Data sets are large sets of data or information that focus on a single subject collected from either single or various other sources. These sets are then structured into readable tables or formats from which valuable insights can be easily drawn.
There are alternatives to the online scraping methods that many businesses use to independently gather live public data. For instance, some businesses specialise in gathering and structuring ready-made data sets that may be used or purchased right away. As a result, businesses can still use data without spending the time and money necessary to gather it. These partners, who offer the entire range of services and deliver data on demand, are available for businesses to purchase public web data sets directly. There is a data set for every industry, whether it be for e-commerce, banking, stock market trading, or human resources.
What about the “public” element to data sets?
Public data sets, similar to data sets, are large sets of structured web data that businesses use to create static collections of information to answer important operational questions. This could include public information, such as company information, directories, search engine results, e-commerce web data, financial and stock market data, public social media web data, and so on and so forth.
Web Scraping vs. Data sets?
Web scraping is used by companies that need to collect data in real time. One prime example is in e-commerce, where companies typically change their strategies by the hour. Such a strategy might be employing dynamic pricing, where companies will collect web data on similar competitor products as the hours go by, not only looking at pricing but also at consumer sentiment and product details. This information helps them change their product strategies in real time in accordance with the market, helping to maximise their exposure as well as increase profit margins.
Data sets are more static collections of public data, meaning that they are updated periodically, as opposed to in real time. Data sets can be more beneficial than web scraping when seeking the following four elements:
- Coverage: Data sets are more comprehensive. They include entire records and data from target websites, such as all products from Walmart, all the jobs listed on Indeed, or all the companies on Crunchbase.
- Quality: Both methods should be quality focused. When it comes to data sets, web data vendors monitor the collection of the web data to ensure the completeness of the data set. From there, the provider can monitor and refresh the data at sufficient intervals.
- Enrichment: Many public web data providers include enrichment options in their original services. They can add information on top of the data collected from the websites to create more value.
- Operational efficiency: Buying data sets, as opposed to collecting them using web scraping techniques, does not require any data collection infrastructure or in-house development team to collect and parse data, thereby saving time, effort, and money.
Data sets are becoming a practical choice for businesses who simply want to put their data collecting on autopilot, even though they are not updated in real time.
How businesses make use of data sets?
Data sets are used by companies to gather insights and discover emerging trends in the market.

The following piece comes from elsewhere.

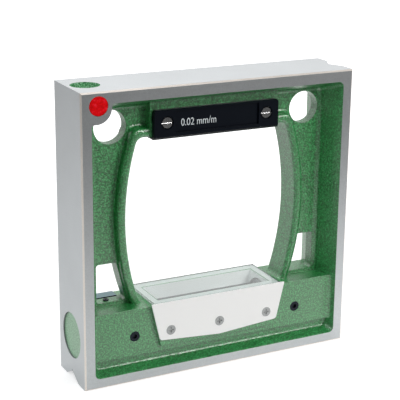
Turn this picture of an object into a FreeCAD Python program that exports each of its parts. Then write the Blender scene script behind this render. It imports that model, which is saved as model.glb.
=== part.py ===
import FreeCAD, Part
import math
import os

import Sketcher
from FreeCAD import Placement, Rotation, Vector

# Precision frame level, 300 x 300 mm, modelled in millimetres.
# X runs along the base, Y through the frame (the front is at -Y), Z up.
# The origin is the middle of the underside. The front of the frame is the side
# with the cover plate and the red seal.

doc = FreeCAD.newDocument("FrameLevel")

# ---------------------------------------------------------------- dimensions
DIMENSIONS = {
    # frame
    "frame_size": 300,          # width and height over the ground faces
    "frame_depth": 70,
    "rim_side": 11,             # width of the ground rim, left and right
    "rim_top": 12.2,
    "rim_bottom": 10.4,
    "rim_corner_radius": 6,
    "edge_chamfer": 1.6,
    "corner_chamfer": 0.6,
    "draft_angle": 19.6,        # of every cast pocket wall
    "web_thickness": 12,
    "web_fillet": 5,
    "vee_width": 32,            # mouth of the vee grooves in the base and right face
    "vee_depth": 8.2,
    "relief_width": 1.6,        # slot at the bottom of each vee
    "relief_depth": 1.4,
    # vial housing across the bottom of the frame
    "housing_bottom": 24.6,
    "housing_top": 74.5,
    "housing_depth": 54.6,
    "plinth_depth": 44.6,       # the set-back wall under the housing
    "housing_end": 138,
    "housing_fillet": 5,
    "plinth_fillet": 3,
    "plinth_foot": 12,
    # central window and the rib round it
    "window_half_width": 96.4,
    "window_top": 246,
    "window_side_radius": 270,
    "window_middle": 162,
    "window_corner_radius": 8,
    "window_foot_radius": 5,
    "rib_half_width": 106,
    "rib_top": 255.5,
    "rib_side_radius": 260,
    "rib_middle": 163,
    "rib_depth": 32,
    "rib_foot": 66,
    "rib_corner_radius": 9,
    "rib_edge_radius": 3.9,
    "rib_foot_fillet": 3,
    # openings in the web
    "web_hole_radius": 17,
    "web_hole_offset": 109,
    "web_hole_height": 258,
    "side_opening_outer": 125.5,
    "side_opening_inner_top": 103.5,
    "side_opening_inner_bottom": 94.5,
    "side_opening_bottom": 78,
    "side_opening_top": 119,
    "side_opening_radius": 3,
    "side_opening_clip": 2,
    # handle boss, corner boss and the cast recess in the top face
    "boss_half_width": 71.5,
    "boss_bottom": 246,
    "boss_depth": 34,
    "corner_boss_offset": 134,
    "corner_boss_height": 284.2,
    "corner_boss_radius": 15.6,
    "corner_boss_fillet": 3,
    "top_recess_radius": 14.6,
    "top_recess_offset": 131.5,
    "top_recess_depth": 8,
    # pads for the cover plate, on both sides of the housing
    "pad_thickness": 3.5,
    "pad_half_width_top": 75.9,
    "pad_half_width_bottom": 65.9,
    "pad_bottom": 31,
    # bore for the vial holder
    "bore_radius": 23,
    "bore_height": 47,
    "bore_end": 112,
    "plug_radius": 23.6,
    "plug_seat_depth": 8.5,
    "plug_recess": 1.6,
    "plug_thickness": 6.9,
    # opening over the vials
    "cavity_half_length": 64,
    "cavity_half_width": 19.5,
    "cavity_radius": 4,
    # cover glass and its gasket
    "glass_half_length": 73,
    "glass_thickness": 3,
    "glass_gap": 0.2,
    "glass_rear": 29.8,
    "glass_edge_chamfer": 0.4,
    "gasket_thickness": 0.5,
    "gasket_inset": 0.6,
    "gasket_inner_half_length": 65.5,
    "gasket_inner_half_width": 21,
    # cover plate
    "plate_thickness": 1.5,
    "plate_top": 77.8,
    "plate_half_width_top": 76.7,
    "plate_half_width_bottom": 67.4,
    "plate_corner_height": 38.2,
    "plate_middle_height": 33.2,
    "plate_corner_radius": 3.5,
    "plate_screw_spacing": 55.4,
    "plate_screw_height": 47.5,
    "plate_screw_head_radius": 5.2,
    "plate_screw_radius": 2,
    "plate_screw_length": 7,
    # handle grips
    "grip_half_width": 69.5,
    "grip_top": 273.6,
    "grip_bottom": 244,
    "grip_face": 22.5,
    "grip_seam": 0.15,
    "grip_corner_radius": 3.5,
    "grip_edge_chamfer": 2.4,
    "grip_small_chamfer": 0.7,
    "grip_gap": 0.1,
    "grip_panel_half_width": 46.5,
    "grip_panel_top": 271.4,
    "grip_panel_bottom": 249.6,
    "grip_panel_depth": 2,
    "grip_screw_spacing": 55.3,
    "grip_screw_height": 260.4,
    "grip_screw_head_radius": 5.4,
    "grip_screw_head_height": 2.8,
    "grip_screw_radius": 2.5,
    "grip_screw_length": 14,
    "grip_counterbore_radius": 6.6,
    "grip_counterbore_depth": 3.3,
    "slot_width": 1.2,
    "slot_depth": 1.3,
    # red seal in the corner boss
    "red_seal_offset": 131.8,
    "red_seal_height": 286.3,
    "red_seal_radius": 9.6,
    "red_seal_depth": 2.6,
    "red_seal_dome": 0,
    "red_seal_edge_radius": 0.8,
    # vial holder
    "holder_radius": 21,
    "holder_inner_radius": 18,
    "holder_left": 118.5,
    "holder_right": 99,
    "holder_window_half_length": 66,
    "holder_window_height": 9,
    "pivot_offset": 93.2,
    "pivot_ring_radius": 22.94,
    "pivot_ring_half_length": 5,
    "bed_half_length": 70,
    "bed_level": 5.5,
    # main vial
    "vial_left": 60,
    "vial_right": 30,
    "vial_radius": 10,
    "vial_inner_radius": 8.4,
    "vial_axis_rise": 3,
    "vial_seal_length": 4,
    "bubble_length": 34,
    "bubble_height": 2.4,
    "bubble_travel": 20,
    # cross vial
    "cross_offset": 48,
    "cross_half_length": 15,
    "cross_radius": 6,
    "cross_inner_radius": 4.8,
    "cross_axis_rise": 6,
    "cross_seal_length": 2.5,
    "cross_bubble_length": 8,
    "cross_bubble_height": 1.8,
    "cross_bubble_travel": 7,
    "bubble_gap": 0.3,
    # lock screws, adjusting screw and spring
    "lock_height": 45.4,
    "lock_tip_left": 21.15,
    "lock_tip_right": 23.05,
    "lock_radius": 5.4,
    "lock_socket_radius": 2.9,
    "lock_sink": 0.4,
    "adjust_offset": 113,
    "adjust_radius": 3,
    "adjust_proud": 1.2,
    "adjust_gap": 0.15,
    "adjust_socket_radius": 1.6,
    "socket_depth": 2.4,
    "thread_gap": 0.05,
    # steel strip on the housing top, behind the adjusting screw
    "strip_left": 125,
    "strip_right": 95.5,
    "strip_front": 13.5,
    "strip_rear": 26,
    "strip_thickness": 1.5,
    "spring_radius": 3.4,
    "spring_wire": 0.55,
    "spring_turns": 4.5,
    "spring_pocket_radius": 4.6,
    "spring_pocket_depth": 7,
}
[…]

Web data, and public web data sets, allow companies to paint a complete picture of the markets they serve, as opposed to a sectioned-off portion of a particular market.
For example, retailers are able to deploy pricing models that can react to the ebb and flow of the market, discover new inventory or opportunities, monitor MAP pricing efforts, and better position their products, whether monetarily or through new messaging, to attract a larger audience and maximise profit margins. Additionally, financial institutions use public data sets to project the valuation of their investments more accurately. Whether it be product details to estimate profitability, company information, or a company’s ESG objectives, using public data sets helps financial institutions better compare and understand their future and current investments.
Human resource managers are another example; they can leverage public data sets to greatly enhance processes tied to recruitment, development, performance, and compensation. They do this by pulling web data from websites such as LinkedIn, Indeed, Glassdoor and Crunchbase which helps them peer into the looking glass of how workers seek employment and how organisations can attract and retain employees.
The right tools can do the right job
If companies cannot heavily invest in resources to perform in-house web data scraping and analysis, or the emphasis is on more comprehensive data and not necessarily on the “freshness” of the data – data sets may be the suitable path forward. These companies simply need to turn to third-party data providers to purchase ready-made tools, infrastructure as well as public data sets to enrich their data storage, improve their decision-making process, and set their organisations on the right path for success.
Using the tools provided by the public data provider or purchasing data sets directly from them saves companies countless hours of collecting data in-house. It also saves them money that would otherwise be spent on developing teams and infrastructure as well as even more time implementing these strategies from end to end.
Overall, web data providers are providing businesses with new cost-effective options to perform fast and reliable public web data collection at scale. These web data providers are also allowing smaller players to compete alongside the market frontrunners by enabling them to access and analyse the same information as everyone else and draw their own insights.